None of this has stopped investors from pricing in the possibility. SpaceX’s $350 billion valuation, as TechCrunch noted, reflects not just what the company earns today but a broad bet on its ability to create new markets. Starlink is expected to generate over $10 billion in revenue this year. The launch business adds several billion more. But a $350 billion private valuation implies future revenue streams that don’t yet exist — and orbital compute is the most frequently cited candidate.

SpaceX isn’t the only company chasing this idea. Lumen Orbit, a startup backed by Y Combinator, has been developing plans for orbital data center nodes aimed specifically at AI workloads. Their pitch focuses on the same advantages: free cooling, abundant solar power, and freedom from terrestrial grid constraints. The company is early-stage, but its existence signals that serious technical minds believe the concept has legs.

Meanwhile, established players are watching. Microsoft’s Azure Space division has explored hybrid cloud architectures that incorporate orbital assets, though the company hasn’t announced plans for space-based compute at scale. Amazon’s Project Kuiper, primarily an internet constellation competitor to Starlink, could theoretically evolve in similar directions given Amazon Web Services’ dominance in cloud computing. But neither company has SpaceX’s launch cost advantage, and that advantage may prove decisive.

The military implications are significant and often underappreciated. The U.S. Department of Defense has expressed growing interest in distributed orbital compute for intelligence processing, particularly for handling the massive data streams generated by reconnaissance satellites and sensor networks. Processing that data in orbit — rather than downlinking raw feeds to ground stations — could dramatically reduce bandwidth requirements and accelerate decision timelines. SpaceX already holds substantial government contracts through Starshield, its defense-oriented Starlink variant. Orbital compute would deepen that relationship considerably.

Wall Street, to the extent it can analyze a private company, is divided. Some analysts argue that SpaceX’s valuation is reasonable when you account for the optionality embedded in its technology platform. A company that controls the cheapest launch vehicle, the largest satellite constellation, and a potential orbital compute network has compounding advantages that are nearly impossible to replicate. Others counter that the valuation has gotten ahead of engineering reality — that orbital data centers remain a concept, not a product, and that the capital expenditure required to make them work could consume profits from the existing businesses for years.

Elon Musk, characteristically, has said little publicly about the specifics.
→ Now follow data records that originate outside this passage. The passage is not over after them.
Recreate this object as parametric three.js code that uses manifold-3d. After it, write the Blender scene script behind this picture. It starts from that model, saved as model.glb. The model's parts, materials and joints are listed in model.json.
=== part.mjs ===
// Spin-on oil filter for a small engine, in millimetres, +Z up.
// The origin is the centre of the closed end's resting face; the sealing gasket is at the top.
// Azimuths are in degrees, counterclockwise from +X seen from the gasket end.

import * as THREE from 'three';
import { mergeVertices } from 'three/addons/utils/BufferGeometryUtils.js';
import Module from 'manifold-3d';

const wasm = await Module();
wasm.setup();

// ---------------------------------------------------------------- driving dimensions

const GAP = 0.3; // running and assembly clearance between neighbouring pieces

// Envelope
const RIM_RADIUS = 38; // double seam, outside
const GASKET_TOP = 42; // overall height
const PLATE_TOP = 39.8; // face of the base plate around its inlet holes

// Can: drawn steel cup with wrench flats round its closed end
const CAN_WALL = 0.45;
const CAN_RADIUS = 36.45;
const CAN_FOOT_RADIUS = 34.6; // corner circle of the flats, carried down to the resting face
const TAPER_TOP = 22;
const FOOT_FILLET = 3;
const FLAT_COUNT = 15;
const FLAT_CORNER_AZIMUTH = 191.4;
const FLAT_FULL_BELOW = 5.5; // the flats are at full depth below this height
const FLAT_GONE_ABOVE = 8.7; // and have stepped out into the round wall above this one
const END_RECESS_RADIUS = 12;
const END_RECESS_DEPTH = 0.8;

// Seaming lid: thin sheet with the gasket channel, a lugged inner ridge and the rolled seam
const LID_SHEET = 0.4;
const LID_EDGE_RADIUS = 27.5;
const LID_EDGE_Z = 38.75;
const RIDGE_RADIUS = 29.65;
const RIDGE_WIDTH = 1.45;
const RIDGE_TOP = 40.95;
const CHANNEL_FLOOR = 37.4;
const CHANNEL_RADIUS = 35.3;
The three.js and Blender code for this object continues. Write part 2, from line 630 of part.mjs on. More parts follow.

He has referenced the potential for Starlink to evolve beyond connectivity in various forums, and SpaceX job postings have occasionally hinted at compute-related hardware development. But the company hasn’t made a formal announcement, filed public patents specifically for orbital data center architectures, or disclosed R&D spending in this area. The opacity is standard for SpaceX, which controls its narrative more tightly than almost any company of its size.

The energy angle deserves scrutiny. One of the strongest arguments for orbital compute is that it sidesteps the terrestrial energy crisis facing data center operators. In northern Virginia, the world’s largest data center market, utilities have warned that power demand from planned facilities could exceed available grid capacity within a few years. Similar constraints are emerging in Dublin, Singapore, Amsterdam, and other major hubs. Solar power in orbit is available nearly 24 hours a day in certain orbital configurations, with no atmospheric losses and no competition for grid resources.

But converting that solar energy into usable power for high-performance computing at orbital scale requires solar arrays of enormous size, advanced power conditioning systems, and battery storage for eclipse periods. The International Space Station’s solar arrays produce about 120 kilowatts — enough for a single modest server rack by today’s AI standards. A commercially meaningful orbital data center would need orders of magnitude more. Starship’s payload capacity makes deploying large structures possible, but the engineering integration remains formidable.

So where does this leave SpaceX’s valuation?

The honest answer: it depends on your time horizon and your appetite for risk. If SpaceX can demonstrate even a small-scale orbital compute capability within the next three to five years — say, processing satellite imagery or running inference models in orbit before downlinking results — it would validate the concept enough to justify continued investment. The total addressable market, if orbital data centers become even a niche segment of the broader cloud computing industry, would be enormous. A 2% share of a $500 billion market is $10 billion in annual revenue.

If the engineering proves too difficult, too expensive, or too slow, SpaceX still has a dominant launch business and a rapidly growing internet service. The company isn’t betting everything on orbital compute. It’s treating it as an option — one that happens to have an extraordinary payoff if it works.

That’s the calculus investors are making. And right now, at $350 billion, they’re paying a premium for the possibility that the wildest idea in SpaceX’s portfolio might actually be the most valuable one.